Lee is the director of many award-winning films including "Sense and Sensibility," "Ride with the Devil," "The Ice Storm," "Eat Drink Man Woman" and "The Wedding Banquet."

During his four-day visit, Lee will attend film studies and government classes, meet with Asian and Asian-American students and be the guest of honor at the Dartmouth Film Society tribute.

The tribute will include a screening of Lee's latest film, "Crouching Tiger, Hidden Dragon," a compilation of film clips spanning his career and the award presentation.

"We are fortunate to have the opportunity to have such an interesting person on campus," Barbara Gerstner, the assistant provost of the College and executive director of the Montgomery Endowment, said.

"Lee's new film has created quite a stir at the Telluride and Cannes film festivals," she said. "Crouching Tiger, Hidden Dragon" features Chow Yun Fat and Michelle Yeow in a martial arts fable set during the Ching Dynasty and has garnered critical acclaim.

Born in Taiwan in 1954, Lee moved to the U.S. in 1978. He received his Bachelor of Fine Arts in theater from the University of Illinois and his Master of Fine Arts in film production from New York University.

Lee's "Sense and Sensibility" -- an adaptation of Jane Austen's novel starring Emma Thompson, Hugh Grant and Kate Winslet -- was nominated for seven Academy Awards, including Best Picture, and won the Oscar for Best Screenplay Adaptation.

The film won Golden Globes for Best Screenplay and Best Film and also received awards from the Berlin Film Festival, New York Film Critics, the Boston Film Critics and the National Board of Review.

"The Ice Storm," starring Kevin Kline, Sigourney Weaver and Joan Allen, won the award for Best Screenplay Adaptation at in the 50th International Film Festival in Cannes in 1997.

"The Wedding Banquet," a film which explored generational differences through the adventures of a gay New Yorker who stages a marriage of convenience to please his visiting Taiwanese parents, won the top award, The Golden Bear, at the 1993 Berlin Film Festival.

"Eat Drink Man Woman," a sequel to "The Wedding Banquet," was voted Best Foreign Language Film by The National Board of Review.

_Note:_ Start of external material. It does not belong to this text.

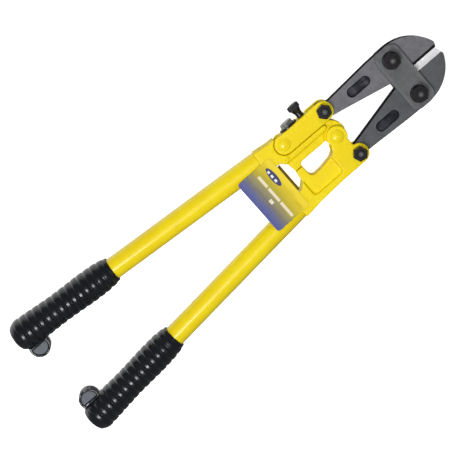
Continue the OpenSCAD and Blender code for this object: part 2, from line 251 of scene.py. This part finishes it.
def plate_steel(name):
    """Brushed satin plate, with a painted highlight just inside its two long edges."""
    g = Graph(name)
    mottle = g.noise(0.005, 4.0, 0.6, shift=1.0)
    fine = g.noise(0.0007, 2.0, shift=2.0)
    brushed = g.noise(0.0008, 2.0, 0.6, stretch=(1, 0.06, 1), shift=4.0)
    face = g.mix(g.step(mottle, 0.3, 0.7), (0.098, 0.100, 0.106), (0.128, 0.130, 0.138))
    flank = g.mix(mottle, (0.02, 0.02, 0.022), (0.045, 0.045, 0.05))
    color = g.mix(g.step(g.size(g.nz), 0.6, 0.95), flank, face)
    color = g.mix(g.step(fine, 0.5, 0.8, 0.0, 0.3), color, (0.14, 0.14, 0.15))
    # Painted highlight: a lighter band just inside each long edge of the plate.
    edge_highlight = g.plus(*(g.band(g.x, start, end, 0.0008) for start, end in EDGE_HIGHLIGHT_LINES))
    color = g.mix(g.times(edge_highlight, 0.5), color, (0.155, 0.155, 0.165))
    rough = g.step(mottle, 0.3, 0.7, 0.36, 0.5)
    normal = g.bump(brushed, 0.00004, 0.5)
    normal = g.bump(mottle, 0.0001, 0.35, normal)
    return g.finish(color, rough, normal)


def black_oxide(name):
    """Black fasteners, with a painted highlight in the middle of each bolt's end."""
    g = Graph(name)
    tint = g.noise(0.004, 3.0)
    fine = g.noise(0.0006, 3.0, shift=6.0)
    color = g.mix(g.step(tint, 0.3, 0.7), (0.008, 0.010, 0.008), (0.014, 0.011, 0.016))
    color = g.mix(g.step(fine, 0.55, 0.8, 0.0, 0.5), color, (0.028, 0.026, 0.024))
    aside = g.size(g.y)
    # Painted highlight: a grey spot on each bolt's end, its edge wobbled by the tint noise.
    for at_x, at_y in BOLT_END_HIGHLIGHTS:
        far = g.length(g.minus(g.x, at_x), g.minus(aside, at_y))
        far = g.plus(far, g.times(tint, 0.0012))
        color = g.mix(g.step(far, 0.0012, 0.0034, 0.55, 0.0), color, (0.20, 0.20, 0.21))
    rough = g.step(fine, 0.3, 0.7, 0.24, 0.42)
    normal = g.bump(fine, 0.00003, 0.5)
    return g.finish(color, rough, normal)


def zinc_steel(name):
    """Grey zinc plating with a soft spangle."""
    g = Graph(name)
    spangle = g.noise(0.003, 4.0, 0.6)
    fine = g.noise(0.0005, 2.0, shift=6.0)
    color = g.mix(g.step(spangle, 0.3, 0.7), (0.26, 0.27, 0.26), (0.42, 0.42, 0.41))
    rough = g.step(spangle, 0.3, 0.7, 0.38, 0.5)
    normal = g.bump(fine, 0.00003, 0.5)
    return g.finish(color, rough, normal, 0.8)


def grip_rubber(name, side):
    """Glossy vinyl with crowned rings, and a greyer matt floor in the stop lug's recess.

    side is +1 left, -1 right.
    """
    g = Graph(name, Specular_IOR_Level=0.5)
    cloud = g.noise(0.012, 3.0)
    fine = g.noise(0.0005, 2.0, shift=6.0)
    color = g.mix(cloud, (0.003, 0.004, 0.006), (0.007, 0.008, 0.012))

    far = g.length(g.minus(g.x, LUG_X), g.minus(g.y, side * LUG_Y))
    recess = g.step(far, LUG_R - 0.0004, LUG_R + 0.0002, 1.0, 0.0)
    inner = g.step(g.times(g.y, side), *LUG_WALL, 1.0, 0.0)
    recess = g.times(g.times(recess, inner), g.step(g.size(g.nz), 0.7, 0.9))
    matt = g.mix(g.noise(0.002, 3.0, shift=2.0), (0.09, 0.10, 0.12), (0.15, 0.16, 0.19))
    color = g.mix(recess, color, matt)
    rough = g.step(cloud, 0.3, 0.7, 0.22, 0.30)
    rough = g.level(recess, rough, 0.6)

    out = g.times(g.plus(g.x, -HANDLE_X), -math.cos(HANDLE_TILT))
    aside = g.minus(g.times(g.y, side), HANDLE_Y)
    along = g.plus(out, g.times(aside, math.sin(HANDLE_TILT)))
    part = g.math("FRACT", g.math("DIVIDE", g.minus(along, RING_FROM), RING_PITCH))
    crown = g.times(g.times(part, g.minus(1.0, part)), 4.0)
    ringed = g.band(along, RING_FROM, RING_FROM + RING_COUNT * RING_PITCH, 0.0005)
    normal = g.bump(g.times(crown, ringed), RING_CROWN, 1.0)
    normal = g.bump(fine, 0.00003, 0.4, normal)
    return g.finish(color, rough, normal)


def label_print(name):
    """Printed card: blue to olive to yellow along the tool, plain bars and a plain oval, and
    painted shade on its tilted faces.
    """
    g = Graph(name, Specular_IOR_Level=0.3, Coat_Weight=0.05, Coat_Roughness=0.2)
    speckle = g.noise(0.0008, 2.0)
    wobble = g.times(g.minus(g.noise(0.02, 2.0, shift=3.0), 0.5), 0.006)
    along = g.plus(g.x, wobble)
    color = CARD_TONES[0][1]
    for (x0, _), (x1, tone) in zip(CARD_TONES, CARD_TONES[1:]):
        color = g.mix(g.step(along, x0, x1), color, tone)

    cream = (0.80, 0.72, 0.52)
    for x0, x1, y0, y1 in CARD_BARS:
        mask = g.times(g.band(g.x, x0, x1, 0.0002), g.band(g.y, y0, y1, 0.0002))
        color = g.mix(mask, color, cream)

    ox = g.math("DIVIDE", g.minus(g.x, BADGE_X), BADGE_HALF_X)
    oy = g.math("DIVIDE", g.minus(g.y, BADGE_Y), BADGE_HALF_Y)
    oval = g.plus(g.times(ox, ox), g.times(oy, oy))
    color = g.mix(g.step(oval, 0.94, 1.0, 1.0, 0.0), color, (0.035, 0.04, 0.14))
    blocks = g.times(g.band(ox, -0.55, 0.15, 0.05), g.band(oy, -0.70, 0.70, 0.03))
    gaps = g.step(g.math("SINE", g.times(oy, 13.0)), -0.35, -0.15)
    color = g.mix(g.times(blocks, gaps), color, (0.82, 0.82, 0.80))

    # Painted shade: faces that tilt away from flat, such as the card's edges, are coloured
    # dark brown.
    face = g.step(g.size(g.nz), 0.75, 0.95)
    color = g.mix(face, (0.16, 0.11, 0.02), color)
    color = g.mix(g.step(speckle, 0.5, 0.8, 0.0, 0.12), color, (0.9, 0.85, 0.7))
    rough = g.step(speckle, 0.3, 0.7, 0.35, 0.48)
    normal = g.bump(g.noise(0.015, 2.0, shift=8.0), 0.0005, 0.25)
    return g.finish(color, rough, normal)


CAST_PIECES = ("handle_head_left", "handle_head_right", "adjusting_arm")
GRIPS = ("grip_left", "grip_right")
JAWS = ("jaw_left", "jaw_right")
SIDE_PLATES = ("side_plate_front", "side_plate_rear")
WASHERS = ("jaw_washers_front", "jaw_washers_rear", "lock_washer")

paint_cast = yellow_paint("paint_on_forging", 1.0)
SLOT_LOOKS = {
    "yellow_paint": yellow_paint("paint_on_tube", 0.0),
    "plate_steel": plate_steel("plate_steel"),
    "black_oxide": black_oxide("black_oxide"),
    "zinc_steel": zinc_steel("zinc_steel"),
    "label_card": label_print("label_print"),
}
LOOKS = {
    "jaw_left": jaw_steel("jaw_steel_left", 1),
    "jaw_right": jaw_steel("jaw_steel_right", -1),
    "grip_left": grip_rubber("grip_rubber_left", 1),
    "grip_right": grip_rubber("grip_rubber_right", -1),
}
for name in CAST_PIECES:
    LOOKS[name] = paint_cast

for part in frame["record"]["subparts"]:
    piece = nodes[part["node"]]
    piece.data.materials.clear()
    piece.data.materials.append(LOOKS.get(part["node"]) or SLOT_LOOKS[part["material_slot"]])


# ---- Soft edges ----

def soften(piece, voxel, rounds):
    """Rounds every edge of a cast or moulded piece: an even mesh, then smoothed."""
    remesh = piece.modifiers.new("even", "REMESH")
    remesh.mode = "VOXEL"
    remesh.voxel_size = voxel
    remesh.use_smooth_shade = True
    smooth = piece.modifiers.new("soft", "SMOOTH")
    smooth.factor = 0.5
    smooth.iterations = rounds


def break_edges(piece, width, segments):
    """A small round along every crisp edge of a machined piece."""
    flat = piece.modifiers.new("flat", "DECIMATE")
    flat.decimate_type = "DISSOLVE"
    flat.angle_limit = math.radians(0.5)
    bevel = piece.modifiers.new("edges", "BEVEL")
    bevel.width = width
    bevel.segments = segments
    bevel.limit_method = "ANGLE"
    bevel.angle_limit = math.radians(30)
    even = piece.modifiers.new("shading", "WEIGHTED_NORMAL")
    even.weight = 100
    even.keep_sharp = True


for name in CAST_PIECES:
    soften(nodes[name], 0.00045, 26)
for name in GRIPS:
    soften(nodes[name], 0.0004, 6)
for name in JAWS:
    break_edges(nodes[name], 0.0004, 3)
for name in SIDE_PLATES:
    break_edges(nodes[name], 0.0008, 3)
for name in nodes:
    if "nut" in name or "bolt" in name or name in WASHERS:
        break_edges(nodes[name], 0.0003, 2)


# ---- Floor, light and camera ----

CAMERA_AT = (-0.034953, 0.220447, 1.278519)
CAMERA_TURN = (-0.181, -0.065, -0.718)
SENSOR_MM = 36.0
LENS_MM = 110.526740


def floor():
    """White paper that throws no light or reflection back on the tool."""
    mesh = bpy.data.meshes.new("floor")
    shape = bmesh.new()
    bmesh.ops.create_grid(shape, size=4)
    shape.to_mesh(mesh)
    shape.free()
    made = bpy.data.objects.new("floor", mesh)
    bpy.context.scene.collection.objects.link(made)
    look = Graph("floor_paper", Emission_Color=(1, 1, 1, 1), Emission_Strength=0.8)
    tone = look.mix(look.noise(0.4, 2.0), (0.86, 0.86, 0.86), (0.88, 0.88, 0.88))
    mesh.materials.append(look.finish(tone, 0.9))
    made.visible_diffuse = False
    made.visible_glossy = False


def softbox(name, tilt_y, tilt_x, size_x, size_y, energy, far=1.6, aim_x=-0.12):
    """A light far metres off, tilted in degrees from straight above towards +Y and +X."""
    light = bpy.data.lights.new(name, "AREA")
    light.energy = energy
    light.shape = "RECTANGLE"
    light.size = size_x
    light.size_y = size_y
    made = bpy.data.objects.new(name, light)
    bpy.context.scene.collection.objects.link(made)
    ty, tx = math.radians(tilt_y), math.radians(tilt_x)
    height = far * math.cos(ty) * math.cos(tx)
    made.location = (aim_x + far * math.sin(tx), far * math.sin(ty), height)
    made.rotation_euler = (-ty, tx, 0)
    return made


def studio_world():
    """A dim, even sky, with a bright glow at and below the horizon on the +Y side."""
    world = bpy.data.worlds.new("studio")
    bpy.context.scene.world = world
    world.use_nodes = True
    tree = world.node_tree
    back = tree.nodes["Background"]

    def add(kind, links, **props):
        made = tree.nodes.new(kind)
        for key, value in props.items():
            setattr(made, key, value)
        for key, value in links.items():
            if isinstance(value, bpy.types.NodeSocket):
                tree.links.new(value, made.inputs[key])
            else:
                made.inputs[key].default_value = value
        return made.outputs[0]

    def math_node(operation, a, b):
        return add("ShaderNodeMath", {0: a, 1: b}, operation=operation)

    def rise(value, low, high, a, b):
        return add(
            "ShaderNodeMapRange",
            {"Value": value, "From Min": low, "From Max": high, "To Min": a, "To Max": b},
            interpolation_type="SMOOTHSTEP",
        )

    way = tree.nodes.new("ShaderNodeTexCoord").outputs["Generated"]
    axes = tree.nodes.new("ShaderNodeSeparateXYZ")
    tree.links.new(way, axes.inputs[0])
    x, y, z = axes.outputs
    sky = rise(z, -0.05, 0.9, 0.20, 0.18)
    side = math_node("ADD", math_node("MULTIPLY", y, 0.9), math_node("MULTIPLY", x, -0.3))
    glow = rise(side, 0.12, 0.40, 0.0, 1.2)
    low = rise(z, -0.30, 0.12, 1.0, 0.0)
    glow = math_node("MULTIPLY", glow, low)
    tree.links.new(math_node("ADD", sky, glow), back.inputs["Strength"])
    back.inputs["Color"].default_value = (1, 1, 1, 1)


def camera():
    data = bpy.data.cameras.new("camera")
    made = bpy.data.objects.new("camera", data)
    bpy.context.scene.collection.objects.link(made)
    made.location = CAMERA_AT
    made.rotation_euler = CAMERA_TURN
    data.sensor_width = SENSOR_MM
    data.lens = LENS_MM
    bpy.context.scene.camera = made


floor()
studio_world()
softbox("overhead", 8, -6, 0.8, 0.8, 10.4).visible_glossy = False
softbox("glint", 45, 8, 0.12, 0.12, 0.3, 0.42, 0.1).visible_glossy = False
softbox("strip", -5, -20, 0.45, 0.34, 11)
camera()
bpy.context.scene.view_settings.view_transform = "Standard"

The film is being shown tonight in Brewster International House.

The screening, sponsored by the International Students Association and the Film Society, is part of a four-week movie series featuring works by Lee.

Established in 1977 by the late Chicago attorney Kenneth F. Montgomery '25 and his wife, Harle, the Montgomery Endowment aims to "provide for the advancement of the academic realm of the college ... making possible new dimensions for, as well as extraordinary enrichments to, the educational experience."

Past Montgomery Fellows in the popular culture series include singer and songwriter Sheryl Crow, internationally renowned composer Steve Reich, Juan de Marcos Gonzalez of the Buena Vista Social Club band and the Afro-Cuban All Stars and video art pioneer Beryl Korot.